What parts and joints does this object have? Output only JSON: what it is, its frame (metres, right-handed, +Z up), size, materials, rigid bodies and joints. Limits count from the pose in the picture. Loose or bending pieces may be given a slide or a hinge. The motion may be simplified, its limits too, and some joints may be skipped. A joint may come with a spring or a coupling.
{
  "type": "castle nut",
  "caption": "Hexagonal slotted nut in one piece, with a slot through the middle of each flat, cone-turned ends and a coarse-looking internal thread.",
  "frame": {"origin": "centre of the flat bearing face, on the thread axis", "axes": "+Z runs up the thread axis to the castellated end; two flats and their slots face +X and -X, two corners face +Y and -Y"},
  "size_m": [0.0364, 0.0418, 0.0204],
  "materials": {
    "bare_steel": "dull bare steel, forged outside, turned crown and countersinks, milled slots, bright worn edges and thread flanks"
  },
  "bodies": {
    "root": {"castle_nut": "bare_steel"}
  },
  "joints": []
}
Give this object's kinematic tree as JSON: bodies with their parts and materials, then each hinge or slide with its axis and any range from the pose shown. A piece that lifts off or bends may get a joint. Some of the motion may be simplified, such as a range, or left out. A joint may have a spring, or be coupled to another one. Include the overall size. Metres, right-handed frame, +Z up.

☆ ☆ ☆ ☆ ☆

• CHALLENGE: Find and count the lines of the data that include the string "slide", and report that figure by itself.

• COMPLETE OUTPUT: 2